Here is the problem with sleep, though. I DREAM. My dreams are so complicated and detailed that sometimes I wish I could wake up with a flow chart describing them because they rarely have anything to do with reality, and I am pretty sure that Freud wouldn't touch them and he would just send me to a padded room. For example, last night. Last night, I dreamed that I was a nurse. Fine, I completely stink at sympathetic care, BUT I was wearing one of those cool little white hats that nurses don't wear anymore. The weird part was I was a nurse who followed an anarchist band of people around and helped all the people that their destruction hurt. The leader of this band was a boy who lived down the street from me when I was a kid, and his name was Glen Campbell in the time when the other Glen Campbell of Rhinestone Cowboy was famous. Glen was a child that I am betting would get lots of IQ tests that proved he was brilliant today while at the same time recommending Prozac or Ritalin or some such, but growing up I just thought he was a little bit crazy in the best possible way because he knew all the words to Pink Floyd's "The Wall." It is perfectly logical that Glen would be the leader of this anarchist group because he and I used to play a game where we would throw knives at each other's feet and place our foot where the knife was until we would end up in the middle splits and the person to fall over first "lost." Glen and I climbed many trees, played many a game of hide and seek, and then when I moved away, we lost touch. I saw Glen 8 years later, he acted like he didn't know me. Broke my heart because Glen had been the first boy to ever ask me to couple skate and the first boy to pop my bra strap the very day I first wore one. So, anyway, I am following this anarchist gang around and the main objective of this group was to eliminate the Marlboro Man. I don't know why, either, but whenever a cigarette sign got blown up, fireworks went off, and I could watch them from the tower that was only accessible through my friend Melissa's parents' closet. All of this is happening in Leland, Mississippi.
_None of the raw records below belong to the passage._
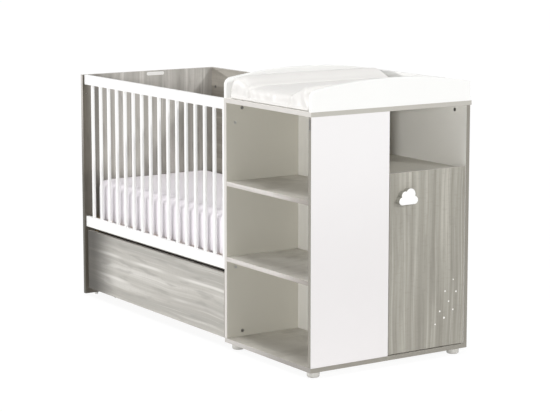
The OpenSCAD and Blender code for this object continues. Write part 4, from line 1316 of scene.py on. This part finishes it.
@dataclass
class Drawer:
    """The drawer: a faced front, a box of grey boards and four castors.

    Attributes:
        bore: Radius of the wheels' bore.
        hub: Radius of their hub.
        web: Half the thickness of the web between hub and tread.
    """

    bore: float = 3.05 * MM
    hub: float = 6.3 * MM
    web: float = 5.6 * MM

    def build(self, hardware: Hardware) -> None:
        """Builds the box's boards, fittings and castors."""
        # the drawer front carries painted shade at its left end
        Shaped("drawer_front", "drawer_front_board", FRONT_DECOR, Axis.Y,
               {None: DECOR_BAND}).build("drawer", "wood_decor")
        build_all("drawer", "grey_board", *(
            Shaped(node, f"{node}_board", GREY_FACE, thin, {None: GREY_BAND})
            for node, thin in (("drawer_side_left", Axis.X), ("drawer_side_right", Axis.X),
                               ("drawer_back", Axis.Y))))
        refinish("drawer_bottom", FIBREBOARD)
        Shaped("drawer_bearers", "drawer_bearer_pair", PINE[Axis.X], radius=1.5 * MM,
               sharp=True).build("drawer", "plain_wood")
        self.build_fittings(hardware)
        self.build_castors()

    def build_fittings(self, hardware: Hardware) -> None:
        """Grows the cam locks and screws of the drawer box."""
        low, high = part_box("drawer_cams")
        left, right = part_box("drawer_side_left"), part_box("drawer_side_right")
        r = hardware.cam / 2
        hardware.lock("drawer_cams", "drawer_cam_locks", "drawer", [
            (Vector((x, (low.y + high.y) / 2, z)), Vector((way, 0, 0)), Vector(FRONT))
            for z in (low.z + r, high.z - r)
            for x, way in ((left[1].x, 1), (right[0].x, -1))], 11 * MM)
        refinish("drawer_cam_bolts", STEEL)
        hardware.fasten("drawer_screws", "drawer", (-1, 0, 0), (5, 9, 2.2), 0.8 * MM,
                        (left[0].x + right[1].x) / 2)

    def build_castors(self) -> None:
        """Builds forks and axles and turns the four wheels."""
        Shaped("castor_forks", "castor_fork_set", DARK_PLASTIC, radius=0.6 * MM,
               sharp=True).build("drawer", "dark_plastic")
        refinish("castor_axles", STEEL)
        for node in (f"wheel_{end}_{side}" for end in ("front", "rear")
                     for side in ("left", "right")):
            low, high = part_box(node)
            r, w = (high.z - low.z) / 2, (high.x - low.x) / 2
            half = [(w, self.bore), (w, self.hub - 0.6 * MM), (w - 0.6 * MM, self.hub),
                    (self.web, self.hub + 0.6 * MM), (self.web, r - 5.2 * MM)]
            # the tread swells between a groove at each side and its round shoulders
            half += [(w - x * MM, r - drop * MM) for x, drop in (
                (1, 4.5), (0.2, 3.6), (0.4, 1.8), (2.4, 0.4), (5, 0))]
            profile = half + [(-x, radius) for x, radius in reversed(half)]
            belongs(turned(f"{node}_tyre", profile, [(low + high) / 2], Axis.X, TREAD),
                    node, "wheel_tread", node)


@dataclass
class Chest:
    """The chest: boards, shelves, feet and the fittings that hold them.

    Attributes:
        foot_radius: Radius of the feet.
        foot_edge: Rounding of their edges.
        foot_bore: Radius of the hole for a foot's screw.
        foot_seat: Radius of the sunk seat of its head.
        seat_top: Height of that seat.
    """

    foot_radius: float = 25 * MM
    foot_edge: float = 2.5 * MM
    foot_bore: float = 2.35 * MM
    foot_seat: float = 4.6 * MM
    seat_top: float = 10.5 * MM

    def build(self, hardware: Hardware) -> None:
        """Builds the boards, then feet and fittings."""
        pale, shelf = {None: LIGHT_BAND}, {None: SHELF_BAND}
        # the top's side bands, the bottom's front and right bands, the wall's face and the
        # back's bands carry painted shade
        boards = {
            "chest_top": (LIGHT_FACE, Axis.Z, {FRONT: LIGHT_BAND, None: TOP_SIDE_SHADED_BAND}),
            "chest_bottom": (SHELF_DECOR, Axis.Z, {
                FRONT: LOW_FRONT_SHADED_BAND, RIGHT: LOW_SHADED_BAND, None: GREY_BAND}),
            "cupboard_shelf": (GREY_FACE, Axis.Z, pale),
            "niche_shelf_upper": (SHELF_DECOR, Axis.Z, shelf),
            "niche_shelf_lower": (SHELF_DECOR, Axis.Z, shelf),
            "chest_side": (WALL_SHADED_FACE, Axis.X, pale),
            "chest_divider": (LIGHT_FACE, Axis.Y, {RIGHT: SHADE_BAND, None: LIGHT_BAND}),
            "chest_back": (LIGHT_FACE, Axis.Y, {None: DEEP_SHADED_BAND})}
        build_all("frame", "grey_board", *(
            Shaped(node, f"{node}_board", *looks) for node, looks in boards.items()))
        # the white side panel's face and its front edge band carry painted shade
        Shaped("white_side_panel", "white_side_panel_board", WHITE_FACE, Axis.X,
               {FRONT: DEEP_SHADED_BAND}).build("frame", "white_board")
        Shaped("corner_fitting", "corner_fitting_cover", COVER_PLASTIC,
               sharp=True).build("frame", "dark_plastic")
        self.build_feet()
        hardware.lock("cam_locks", "cam_lock_set", "frame", cam_places("cam_locks"), 12.4 * MM)
        refinish("shelf_pins", STEEL)
        refinish("cam_bolts", STEEL)
        hardware.fasten("foot_screws", "frame", DOWN, (4.5, 8.8, 2.5))
        hardware.fasten("rim_screws", "frame", DOWN, (4.5, 9, 2), 1 * MM)

    def build_feet(self) -> None:
        """Turns the four feet, each with the sunk seat of its screw."""
        low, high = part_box("chest_feet")
        r, e, top = self.foot_radius, self.foot_edge, high.z
        profile = [(0, self.foot_seat), (0, r - 2 * e), (0.4 * e, r - e),
                   (1.4 * e, r - 0.25 * e), (2.6 * e, r), (top - e, r),
                   (top - 0.3 * e, r - 0.3 * e), (top, r - e), (top, self.foot_bore),
                   (self.seat_top, self.foot_bore), (self.seat_top, self.foot_seat)]
        places = [Vector((x, y, 0)) for x in (low.x + r, high.x - r)
                  for y in (low.y + r, high.y - r)]
        belongs(turned("chest_foot_set", profile, places, Axis.Z, FOOT_PLASTIC),
                "frame", "white_plastic", "chest_feet")


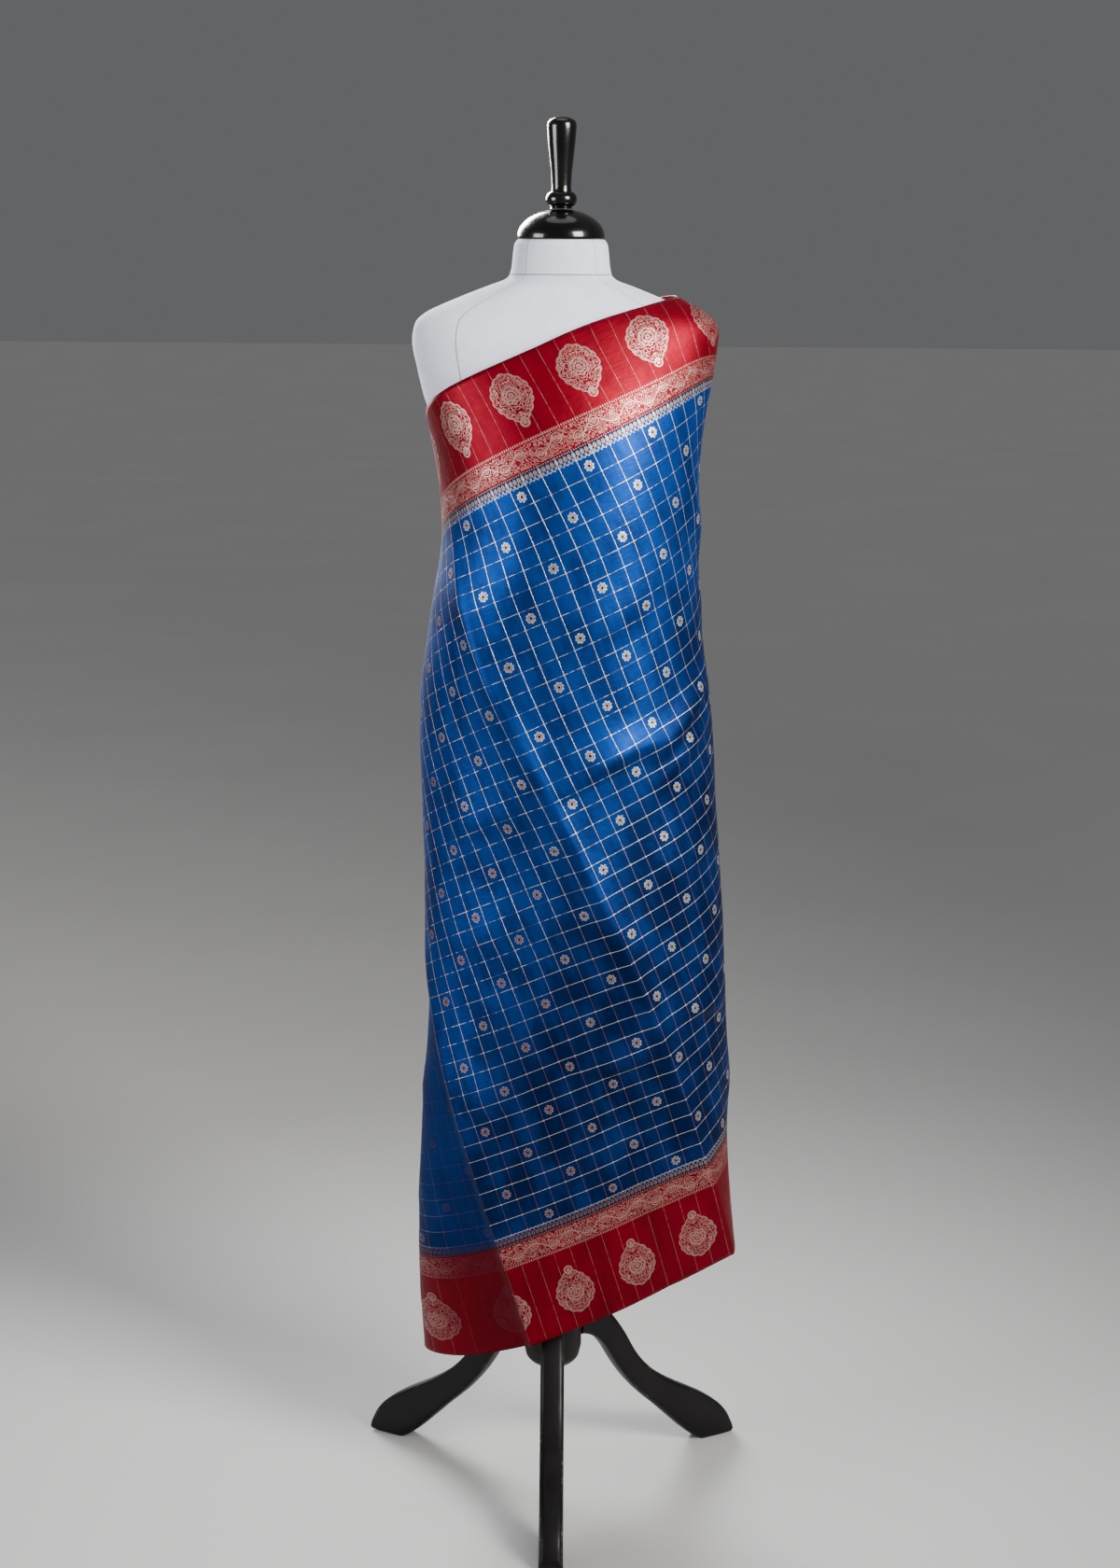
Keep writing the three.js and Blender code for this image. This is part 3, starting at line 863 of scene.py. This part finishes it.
    def comb(self) -> tuple[Field, Field]:
        """Returns:
            The mask of the leaves and that of the dark ground between them.
        """
        x, past = self.s * CHECK, self.past
        big = distance(x.nearest(5.5) * 1.15, (past + 4.2) * 0.75).rises(2.7, 2.1)
        small = distance(x.nearest(5.5, 2.75), (past + 8.8) * 0.8).rises(1.6, 1.1)
        point = distance(x.nearest(5.5) * 1.4, (past + 11.4) * 0.7).rises(1.2, 0.7)
        veins = x.nearest(5.5).line(0.35).less_from(1.0)
        leaves = (big * veins).high(small).high(point)
        return leaves * 0.42, past.between(-8.0, 0.0, 1.2) * 0.85


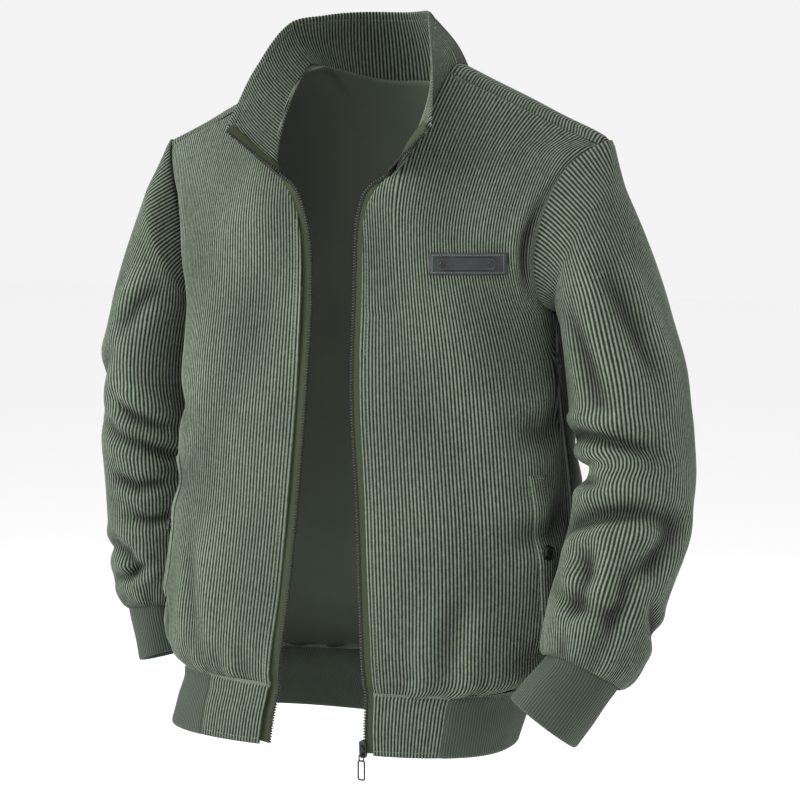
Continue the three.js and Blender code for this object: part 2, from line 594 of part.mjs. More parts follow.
// The slider at the foot of the left half of the zip, its bridge and the pull that hangs on it.
const sliderX = zipEdge(SLIDER.level).left - SLIDER.inward;
const sliderFace = frontAt(sliderX, SLIDER.level).y + TAPE.depth - SLIDER.thick / 2;
function roundedOutline(width, height, corner) {
  const [w, h] = [width / 2, height / 2];
  const shape = new THREE.Shape();
  shape.moveTo(-w + corner, -h).lineTo(w - corner, -h).quadraticCurveTo(w, -h, w, -h + corner)
    .lineTo(w, h - corner).quadraticCurveTo(w, h, w - corner, h).lineTo(-w + corner, h)
    .quadraticCurveTo(-w, h, -w, h - corner).lineTo(-w, -h + corner)
    .quadraticCurveTo(-w, -h, -w + corner, -h);
  return shape;
}
const extruded = (shape, depth) => (
  new THREE.ExtrudeGeometry(shape, { depth, bevelEnabled: false, curveSegments: 4 }));
{
  const block = roundedOutline(SLIDER.width, SLIDER.length, SLIDER.corner);
  const mesh = add("zip_slider", extruded(block, SLIDER.thick), BLACK_METAL);
  mesh.rotation.x = Math.PI / 2;
  mesh.position.set(sliderX, sliderFace + SLIDER.thick, SLIDER.level);

  // The bridge is an arch over the slider's face, wide enough for the pull's eye to turn in.
  const [h, t, b] = [BRIDGE.length / 2, BRIDGE.tall, BRIDGE.bar];
  const arch = new THREE.Shape();
  arch.moveTo(-h, 0).lineTo(-h, t - 1.5).quadraticCurveTo(-h, t, -h + 1.5, t).lineTo(h - 1.5, t)
    .quadraticCurveTo(h, t, h, t - 1.5).lineTo(h, 0).lineTo(h - b, 0).lineTo(h - b, t - b)
    .lineTo(-h + b, t - b).lineTo(-h + b, 0).closePath();
  const bridge = add("slider_bridge", extruded(arch, BRIDGE.wide), BLACK_METAL);
  bridge.quaternion.setFromRotationMatrix(new THREE.Matrix4().makeBasis(
    new THREE.Vector3(0, 0, 1), new THREE.Vector3(0, -1, 0), new THREE.Vector3(1, 0, 0)));
  bridge.position.set(sliderX - BRIDGE.wide / 2, sliderFace - BRIDGE.lift, SLIDER.level - 1.5);

  // The pull, with its top bar inside the bridge.
  const pull = roundedOutline(PULL.width, PULL.length, 1.2);
  const eye = roundedOutline(BRIDGE.wide + 1.4, PULL.eye, 0.4);
  const loopLength = PULL.length - PULL.eye - 3.2 * PULL.wire;
  const loop = roundedOutline(PULL.width - 2 * PULL.wire, loopLength, 0.5);
  const shifted = (shape, y) => (
    new THREE.Path(shape.getPoints(4).map((p) => new THREE.Vector2(p.x, p.y + y))));
  pull.holes.push(shifted(eye, PULL.length / 2 - PULL.wire * 0.8 - PULL.eye / 2));
  pull.holes.push(shifted(loop, -(PULL.eye + 1.2 * PULL.wire) / 2));
  const tab = add("pull_tab", extruded(pull, PULL.thick), BLACK_METAL);
  tab.rotation.x = Math.PI / 2;
  const seat = sliderFace - BRIDGE.lift - (BRIDGE.tall - BRIDGE.bar) / 2;
  tab.position.set(sliderX, seat + PULL.thick / 2, PULL.top - PULL.length / 2);
}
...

And then I had a new nightmare. I dreamed I was an astronaut, which is ridiculous because I have absolutely ZERO interest in how most scientific stuff works. So, of course I was on the space shuttle and I had to a space walk and my cord connecting me to the space shuttle got cut so until I woke up for the eighth time that night, I was slowly dying in space. Awful. However, the zombies of several months ago have not returned, so I will take my blessings.

When I was little, I watched a movie of the week about the nuns that got killed in El Salvador in the early 1980s. This was the first step on a path that I am still stumbling down where I am sure that I am supposed to some kind of mission work. It doesn't necessarily have to be religious, but the problem is that the idea of danger is kind of irrelevant, too. When I told my mom that I wanted to go and help these nuns, my mother pointed out 1) I am not Catholic 2) the nuns are dead 3) you aren't allowed to go to El Salvador while under my care. So, my new crazy plan is I want to go to somewhere and teach English. Our book club is reading this book called Half the Sky, and there are all these horrible stories aboout how women are mistreated around the world, and I realized that I really want to take a couple of months to go somewhere and teach English. My problem is I read the paper and think, "I should go to Yemen." I have not suggested this to my husband yet, but I imagine he will respond much as my mother did.

That is all. Can't promise I will write again within the next five months.